THE TASK:
Seek out every line containing the word "this", and copy each.

3D code data:
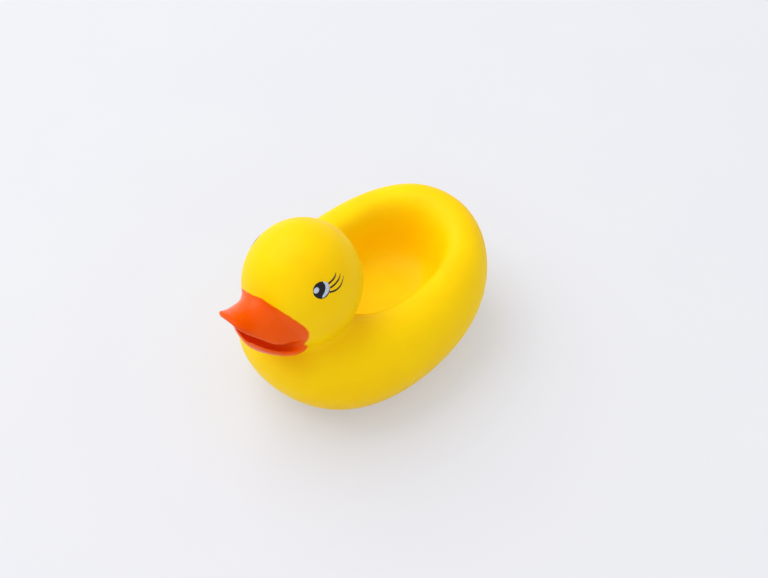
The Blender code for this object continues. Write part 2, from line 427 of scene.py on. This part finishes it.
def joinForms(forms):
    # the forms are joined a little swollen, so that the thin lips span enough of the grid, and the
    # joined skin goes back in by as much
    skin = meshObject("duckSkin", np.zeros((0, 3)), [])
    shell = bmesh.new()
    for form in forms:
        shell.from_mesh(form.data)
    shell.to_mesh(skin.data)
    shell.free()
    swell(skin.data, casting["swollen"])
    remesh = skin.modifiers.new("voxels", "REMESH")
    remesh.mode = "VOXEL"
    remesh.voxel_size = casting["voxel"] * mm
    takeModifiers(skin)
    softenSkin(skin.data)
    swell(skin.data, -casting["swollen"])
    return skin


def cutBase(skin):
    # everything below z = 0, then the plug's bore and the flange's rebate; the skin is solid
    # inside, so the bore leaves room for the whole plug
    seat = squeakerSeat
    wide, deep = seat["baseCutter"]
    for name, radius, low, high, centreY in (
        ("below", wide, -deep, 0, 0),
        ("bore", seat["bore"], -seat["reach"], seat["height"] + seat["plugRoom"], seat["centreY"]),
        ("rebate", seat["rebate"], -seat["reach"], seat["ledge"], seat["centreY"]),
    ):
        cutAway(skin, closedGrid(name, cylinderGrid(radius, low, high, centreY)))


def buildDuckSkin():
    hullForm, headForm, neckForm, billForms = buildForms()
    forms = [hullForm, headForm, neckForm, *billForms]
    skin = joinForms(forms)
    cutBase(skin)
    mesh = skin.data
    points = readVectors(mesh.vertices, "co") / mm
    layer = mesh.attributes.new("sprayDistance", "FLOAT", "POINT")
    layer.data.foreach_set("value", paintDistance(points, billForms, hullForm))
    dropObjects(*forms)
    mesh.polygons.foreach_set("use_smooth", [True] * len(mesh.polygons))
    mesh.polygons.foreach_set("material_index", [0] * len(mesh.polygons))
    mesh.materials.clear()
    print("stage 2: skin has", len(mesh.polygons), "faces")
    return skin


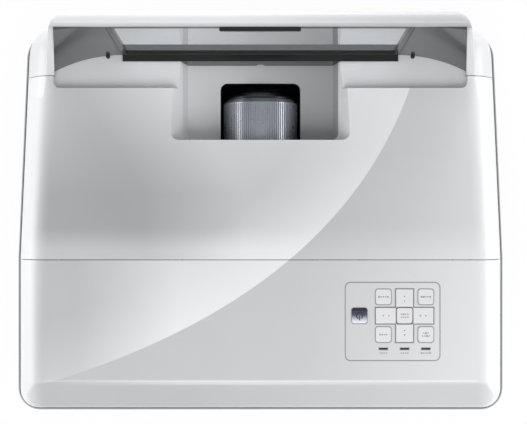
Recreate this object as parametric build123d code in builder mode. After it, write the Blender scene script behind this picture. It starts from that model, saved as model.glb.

EXERCISE OUTPUT:
The Blender code for this object continues. Write part 2, from line 427 of scene.py on. This part finishes it.
Recreate this object as parametric build123d code in builder mode. After it, write the Blender scene script behind this picture. It starts from that model, saved as model.glb.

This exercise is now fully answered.